The region now referred to as the south of France was in the Middle Ages known as Proenza (that is, Provence), and was truly a crucible of creative activity that was to change for ever the relationship between men and women, and between Man and the Creator. There, the musician-poets known as Troubadours sang songs of many different kinds composed in different poetic idioms and stylistic registers. They were written and performed in the vernacular (termed a vulgar tongue to distinguish it from clerical and learned Latin), now known by the modern names of Occitan, or Provençal. Their songs expressed their love for an earthly Lady, distant, inaccessible, deeply loved and a loyal friend, revered and feared. But a part of their repertoire was also devoted, in the same language, with often the same images and in the same forms, to their spiritual life . For the first time in the history of Western music and of non-Latin literature, the skill of the greatest poets was placed at the service of Christian praise and anguish in the contemplation of human destiny.
Tonight we will present differents aspects of this contemplation. Some of our songs reflect upon the fear of the end of of the world and the final judgement - oh so akin to our recently marketed First Night anxiety (Audi Tellus). Some reflect the sunny hope offered by the Virgin Mary, intermediary between God and Man (Ar Levatz sus). Others sing of the strength of the cross and its fundamental meaning that is, the redemption of the fall of Adam, who tasted the forbidden fruit. The cross then becomes in its turn the "Fruit of true knowledge" (Dels quatre caps que a la crotz). We will also celebrate the incarnation of the Word made flesh (Flore vernans gratie, Verbum patris) and the coming of Christ, as the shepherd Tityrus, the so-called "ass of God", carrying redemption in his saddlebag (Gregis pastor). Processional and paraliturgical music of this kind (that is, for musical activities performed outside of the Mass itself) was widespread among the Aquitanian monasteries and abbeys.
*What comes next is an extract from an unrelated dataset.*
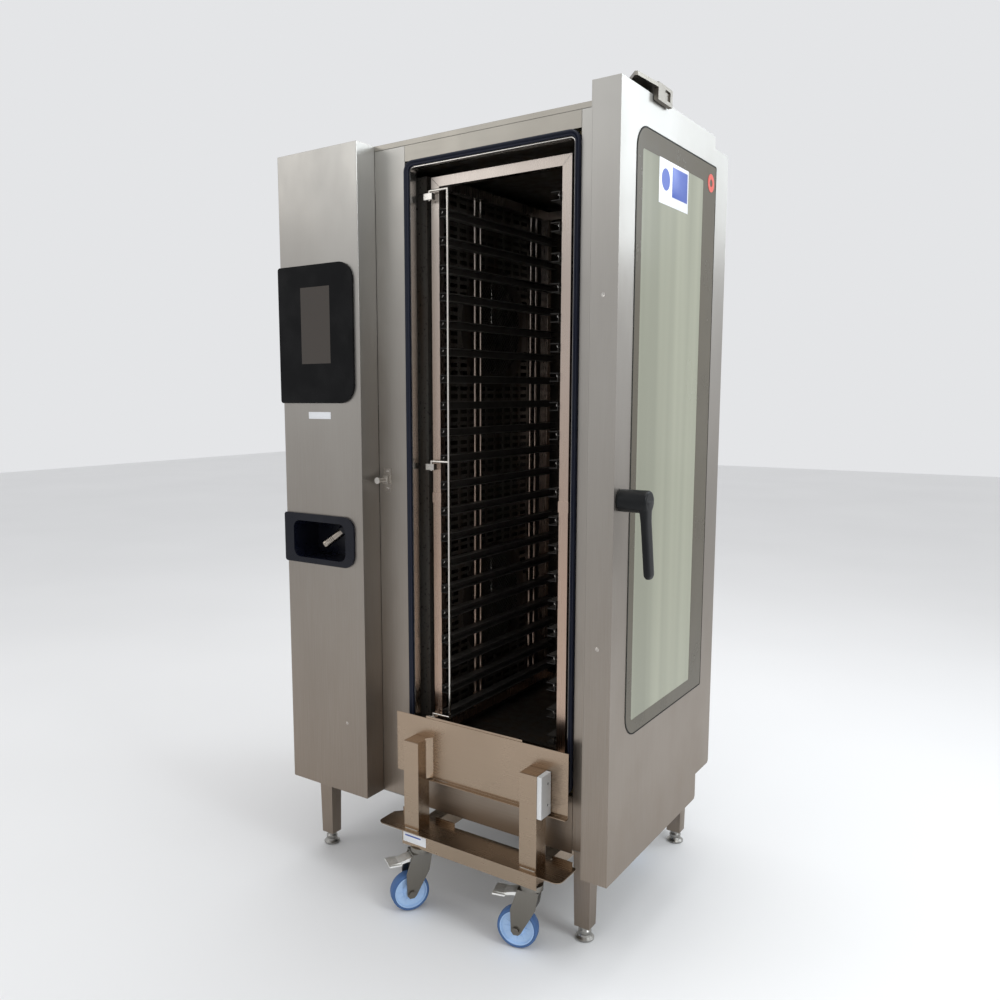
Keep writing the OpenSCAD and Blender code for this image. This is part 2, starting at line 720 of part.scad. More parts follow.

Most striking perhaps, is the very strong dissatisfaction expressed by some of these troubadours. Born of a climate of real tension in regard to the institutional priestly caste, two of the pieces on our second half testify to this critical spirit. The discourse of Guilhem Figueira, does not mince words on the "betrayal" of Rome (D'un sirventes far). And the moralizing parable of Peire Cardenal on the state of the world and the condition of Man estranged from the love of God is one of the most striking texts in this entire repertory (Una ciutatz fo). Despite the efforts of some commentators, it is quite hard to establish whether these troubadours were in fact implicated in the Cathar movement (considered sacrilegious and heretical by Rome and was made the object of a Crusade in 1208). It is however certain that their vision of the world and the outrages of Rome rest on historical facts, and in particular the massacre of the entire town of Béziers, which was instigated by Rome with the help of the Cistercian order under its abbot Arnaud Amauri on 22 July 1209.
These tensions found echos even in a neighbouring repertory from the Iberian peninsula, written in Galician, the Cantigas de Santa Maria, a collection of songs in honour of the Virgin compiled for King Alfonso X the Wise (1221-1284). Here (En bon ponto) we find a poor troubadour thrown into a dungeon for singing of the wrongdoings of Count Simon de Montfort. Count Simon was no legend but an authentic historical figure, the military commander of the same crusades sent by Rome against the Cathars. To this day his name is anathema in many circles in Southern France. In our story, the Virgin, recognizing one of her own people, and rewarding those who sing her praise, restores the unjustly imprisoned Gascon troubadour to liberty.
In attempting to follow the traces of Pierre de Corbiac, we have devised our own instrumental performance material, basing it on pre-existant vocal sources, and drawing on medieval learning methods (embracing such aspects as performance from memory, improvisation, knowledge of rhetoric). The troubadours, minstrels, clerics and nuns of the Occitan-speaking regions sang and played with a lively spirituality, describing the corruption of worldly power, their anguish in the face of death and the Last Judgement, but also celebrating the new dawn, lo jor clars et luzens: a bright and shining day.